75) When B is gone/overworked/not as much help due to his work, we always have the same fight which ends with me telling him to quit work.
76) Then I secretly pray he DOESN’T quit work because I don’t want to lose The Wife.
77) I think I will need to be committed if the Wife ever decides to quit on us.
78) Therefore I go out of my way to be overly generous (ie. she gets paid vacation time, whatever food she wants, etc).
79) Someone told B that he was too easy on me because he “let” me get The Wife.
80) It was at a party. I didn’t want to embarrass the host.
81) B thought my head was going to explode. So did I.
82) I just curtly informed the man that B doesn’t LET me do anything, especially considering I make three times as much as he does and therefore it is MY money that pays for the Wife.
83) Oh, I didn’t mention that before -- yeah, it rarely comes up these days anymore.
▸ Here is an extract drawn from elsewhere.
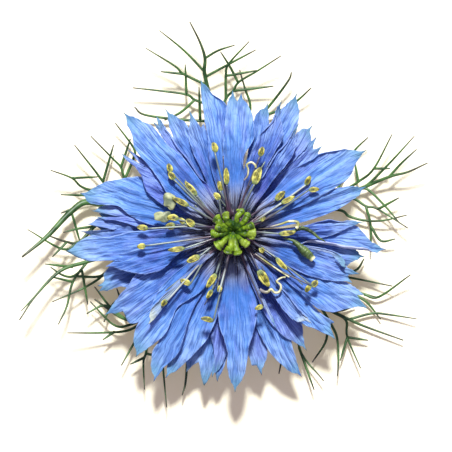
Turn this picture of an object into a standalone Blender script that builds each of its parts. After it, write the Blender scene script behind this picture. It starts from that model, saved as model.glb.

84) B so doesn’t care that I make more.
85) And I have come to realize that I would rather live with him when he is doing a job he likes then one that pays more but that he doesn’t like.
86) Although some days I regress and get annoyed that I HAVE to work.
87) Talking about working, it makes my blood boil when someone says that women should give up work to stay home -- why WOMEN???? Didn’t the men have some involvement in conceiving the child?
88) B was a SAHD for 8 months.
89) It doesn’t work for us.
90) If he stayed home, I think we would be headed for a divorce.
91) Sometimes I wonder if we will remain married anyways -- we both have hot tempers and we bicker to communicate.
92) That makes my sister insane.
93) But then again, The Saint and my BILs relationship leaves me shaking my head too.
94) I think SAHMs have it a lot worse then I do.
95) Although I absolutely relished my time home with the boys, it is easier to go to work.
96) And the $$ I make from working isn’t bad either.
97) I do not understand the "not my kid mentality".
98) I think L is a far bigger brat than anyone else seems too.
99) I don't know whether that is good or bad.
100) But that mentality usually has me at odds with other moms.